Provide an exact reproduction of every entry.

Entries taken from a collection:

════════════════════

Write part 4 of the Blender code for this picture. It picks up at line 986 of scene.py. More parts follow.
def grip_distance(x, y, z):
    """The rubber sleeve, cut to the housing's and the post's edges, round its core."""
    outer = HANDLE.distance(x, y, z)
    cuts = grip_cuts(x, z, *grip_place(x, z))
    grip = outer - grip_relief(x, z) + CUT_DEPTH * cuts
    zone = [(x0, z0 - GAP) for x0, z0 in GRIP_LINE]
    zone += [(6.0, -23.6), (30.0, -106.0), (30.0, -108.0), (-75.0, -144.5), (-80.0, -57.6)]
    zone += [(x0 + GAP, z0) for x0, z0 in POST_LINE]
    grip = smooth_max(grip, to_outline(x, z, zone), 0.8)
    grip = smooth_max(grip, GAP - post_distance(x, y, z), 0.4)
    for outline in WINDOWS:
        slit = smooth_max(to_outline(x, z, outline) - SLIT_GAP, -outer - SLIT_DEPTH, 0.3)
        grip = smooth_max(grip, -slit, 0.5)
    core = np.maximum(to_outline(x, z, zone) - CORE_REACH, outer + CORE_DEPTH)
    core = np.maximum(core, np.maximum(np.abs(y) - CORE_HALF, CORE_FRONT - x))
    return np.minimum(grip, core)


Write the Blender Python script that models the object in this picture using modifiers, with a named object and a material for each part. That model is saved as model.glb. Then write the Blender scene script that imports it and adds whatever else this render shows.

════════════════════

**ANSWER TO THIS EXERCISE:**
Write part 4 of the Blender code for this picture. It picks up at line 986 of scene.py. More parts follow.
def grip_distance(x, y, z):
    """The rubber sleeve, cut to the housing's and the post's edges, round its core."""
    outer = HANDLE.distance(x, y, z)
    cuts = grip_cuts(x, z, *grip_place(x, z))
    grip = outer - grip_relief(x, z) + CUT_DEPTH * cuts
    zone = [(x0, z0 - GAP) for x0, z0 in GRIP_LINE]
    zone += [(6.0, -23.6), (30.0, -106.0), (30.0, -108.0), (-75.0, -144.5), (-80.0, -57.6)]
    zone += [(x0 + GAP, z0) for x0, z0 in POST_LINE]
    grip = smooth_max(grip, to_outline(x, z, zone), 0.8)
    grip = smooth_max(grip, GAP - post_distance(x, y, z), 0.4)
    for outline in WINDOWS:
        slit = smooth_max(to_outline(x, z, outline) - SLIT_GAP, -outer - SLIT_DEPTH, 0.3)
        grip = smooth_max(grip, -slit, 0.5)
    core = np.maximum(to_outline(x, z, zone) - CORE_REACH, outer + CORE_DEPTH)
    core = np.maximum(core, np.maximum(np.abs(y) - CORE_HALF, CORE_FRONT - x))
    return np.minimum(grip, core)


Write the Blender Python script that models the object in this picture using modifiers, with a named object and a material for each part. That model is saved as model.glb. Then write the Blender scene script that imports it and adds whatever else this render shows.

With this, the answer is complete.